I have said it many times and repeat it to you today: Ohio has one of the best judiciaries anywhere in the country and in the world, and that's because of the men and women serving on the bench. But the turnover underscores that current judges will not always be here and raises the question: Do we have the best possible system for selecting who will serve on the bench?

I have concluded that we can do better. Why you might ask? Because polls show that even though Ohioans want to continue to elect judges they believe that judges are influenced by politics, by contributions, and by other factors.

My plan starts with recognizing that Ohioans want their judges to be elected, then examines eight ways that we might improve judicial selection.

Please let me emphasize again that each part of the plan is phrased in a question.

I don't claim to have answers to all these questions. I submit it for public consideration and have established a process for bringing people together to reach consensus on judicial reforms.

One area that is not addressed is campaign finance reform. Currently every donor to a judicial campaign is limited as to the amount that can be given. The limits are set by the Supreme Court and are deemed to be reasonable. As long as a candidate and a donor do not violate the limits there is an opportunity for a level playing field.

The tricky part is the influx of third party money. This money is unrelated to the candidate's campaign and in fact cannot have coordination with the candidate. As long as U.S. Supreme Court opinions such as Valleho and Citizens United allow special interest groups to exercise the right of free speech and to do so with their pocket books we will be unable to exercise meaningful campaign finance reform.

In May I asked judges, lawyers, and the general public to read the plan and offer their views on strengthening judicial elections by visiting www.OhioCourts2013.org. I'm renewing that call today.

When you visit the website, you will find a white paper with a thorough analysis of the ideas I have outlined in this speech, a resources section that consolidates the research from past judicial selection conferences with books and journal articles, and a forum for you to share your ideas.

This proposal was not developed in a vacuum. It is based on a careful review of previous statewide efforts to examine judicial elections in the state.

I met with representatives of many of the interest groups before the announcement to share the plan and solicit their feedback.

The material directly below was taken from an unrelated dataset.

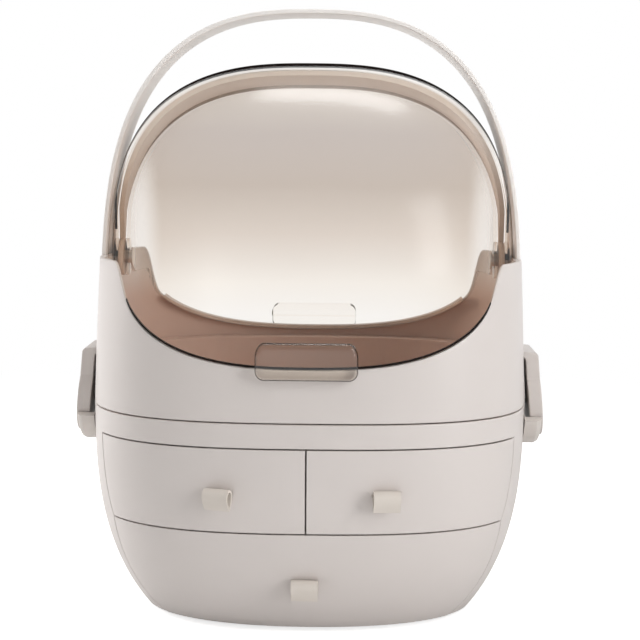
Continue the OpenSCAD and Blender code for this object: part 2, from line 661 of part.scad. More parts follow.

I met with the leadership of the Ohio Judicial Conference, the Ohio State Bar Association, League of Women Voters, and the leadership of the General Assembly and the Executive branch. I also presented the plan at the Ohio Constitutional Modernization Commission in August and most recently met with several Ohio labor organizations.

I encourage you to join the conversation by visiting the website and commenting on these ideas or bringing your own ideas to the table.

After ten months, here's just one example of the reaction the plan has generated. As you would expect, no consensus has emerged.

As for the idea to hold all judicial elections in odd years, which stems from the need to address the voter drop off in judicial elections in even-numbered years, there were diverging thoughts.

Some Ohioans oppose the idea reasoning that the more voter involvement the better.

On the flip side, some Ohioans think that the more informed and involved voters - while fewer than those who show up at the polls in even years - would achieve better results based on principle and not popularity. And that in time the voter participation would increase with education and opportunity.

Consensus will be hard to obtain because these issues are not easy. Only through the participation of as many Ohioans as possible will we arrive at solutions that are appropriate, manageable, and worthwhile.

Thank you for allowing me the time to speak with you today. Thank you as well for you interest in this important topic.